Top Things to Do This Weekend: June 18–21

All in one weekend: Australian pop royalty and aboriginal abstract art, free concerts for the summer solstice, wading pools the size of ice rinks, and one very confused private eye.

By Ramona DeNies June 18, 2015

Australia's princess of pop: at the Doug Fir this Friday. Phone credit: Kirstin Burns.


Friday at 8 pm, Doug Fir Lounge
The Australia native—who trained in acting with Cate Blanchett before starting as a singer—is known for soft, mesmerizing, and faux-naïf melodies often sampled by advertisers (think Coke, Windows 8, and Old Navy). She's on tour for clubby new album The Bright Side; catch our Q&A with her here.

Make Music Day PDX
Sunday from 11 am to 8 pm, Various locations
An outgrowth of the decades-old French Fête de la Musique, Make Music Day now takes over 725 cities worldwide with free shows from local musicians. Venues for Make Music Day PDX—hey, folks, it's the Summer Solstice!—range from Music Millennium to six public parks and a Beaverton Home Depot. Check the website for the live music happenings nearest you.


OPENING No Boundaries: Aboriginal Contemporary Abstract Painting
Saturday & Sunday from 11 am to 4 pm, Portland Institute of Contemporary Art
Modern art isn’t just the province of the urban western world, as is made clear by this touring exhibit of abstract works from nine Aboriginal Australian artists. The 75 works on display—from artists including Paddy Bedford and Warlimpirrnga Tjapaltjarri—evoke ancient cultural practices and landscape features of Australia’s Western Desert.  


Poetry Press Week
Friday & Saturday at 7 pm, Disjecta Contemporary Art Center
Poetry Press Week sends poems down the literary runway! Modeled on “Fashion Week” blowouts, eight participating poets choose a reader to showcase their own stunning creations. 


Butt Kapinski: nobody said it was gonna be pretty. Photo credit: Deanna Fleysher.

Butt Kapinski
Thursday–Sunday at 7:30 pm, CoHo Theatre
In the second show of CoHo's month-long Summerfest, farceur Deanna Fleysher plays a noirish private eye who knows how to navigate a murder scene. But when it comes to similes (and conventional gender identities), well, he gets a little lost. 

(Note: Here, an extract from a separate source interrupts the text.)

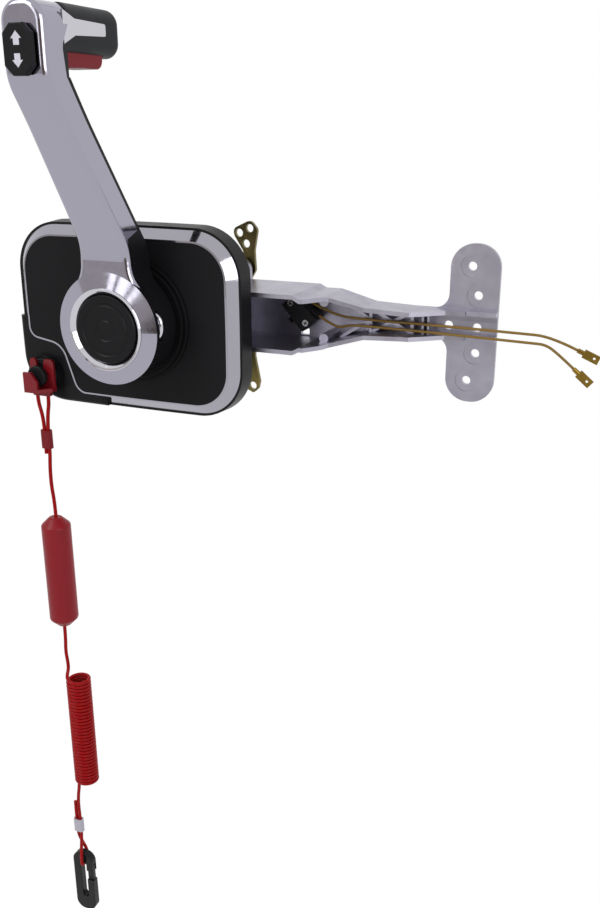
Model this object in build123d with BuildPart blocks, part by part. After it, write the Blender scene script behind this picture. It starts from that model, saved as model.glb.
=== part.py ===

CLOSING Three Days of Rain
Thursday–Sunday at 7:30 pm, Sunday at 2 pm, Portland Center Stage
Last year, Grimm actor Sasha Roiz (Captain Renard) approached artistic director Chris Coleman to produce Richard Greenberg’s Three Days—a stage actor’s favorite in which siblings try to unravel the mystery of their architect parents, later playing the parents themselves, thirty years prior. In quite the buzz-worthy event for our star-hungry burg, Roiz next roped in castmate Silas Weir Mitchell to join him for their Portland stage debut. Read more in our summer theater guide.

Thursday–Sunday at 7:30 pm, Sunday at 2 pm, Artists Repertory Theatre
In his take on Pierre Corneille’s 1643 tale of mistaken identity and falsehoods, playwright David Ives respins a yarn so dazzling the Wall Street Journal asked if it was the funniest play ever written. We've got a review!

Each week, check back here for a weekend itinerary par excellence, excerpted from Portland Monthly's 2015 Summer Guide:


Cooling down before the hot beats: What the Festival's stage-side wading pool is the size of two ice hockey rinks. Photo credit: WTF.

An “immersive rave” with the world’s largest wading pool, a hookah lounge, and electronic music out in the Gorge, basking in the shadows of Mounts Hood and Adams? Well, sure! What The Festival’s fourth year should bring more of the artistically inclined, light-on-the-land, carnivalesque brand of fun that’s already lofted WTF to international acclaim on the festival circuit. Plus, showers and yoga and tea! But because a full weekend of raving in the sunshine can be, well, overwhelming, we won’t judge you for departing early to observe the summer solstice from the quieter sanctuary of your home on Sunday. We recommend jumping aboard a midmorning kayak tour with Alder Creek, which launches you from the Eastbank Esplanade on a three-mile paddle around Ross Island, where you’re likely to spot a good few of the 100 species of migratory birds that summer here, including bald eagles and great blue herons. Finish your splendidly chill day with a cold one in hand at the recently revived Skyline Tavern (8031 NW Skyline Blvd), where Ping-Pong, horseshoes, a DIY grill, and verdant views over the canopy of Forest Park offer the perfect punctuation for the longest day of the year.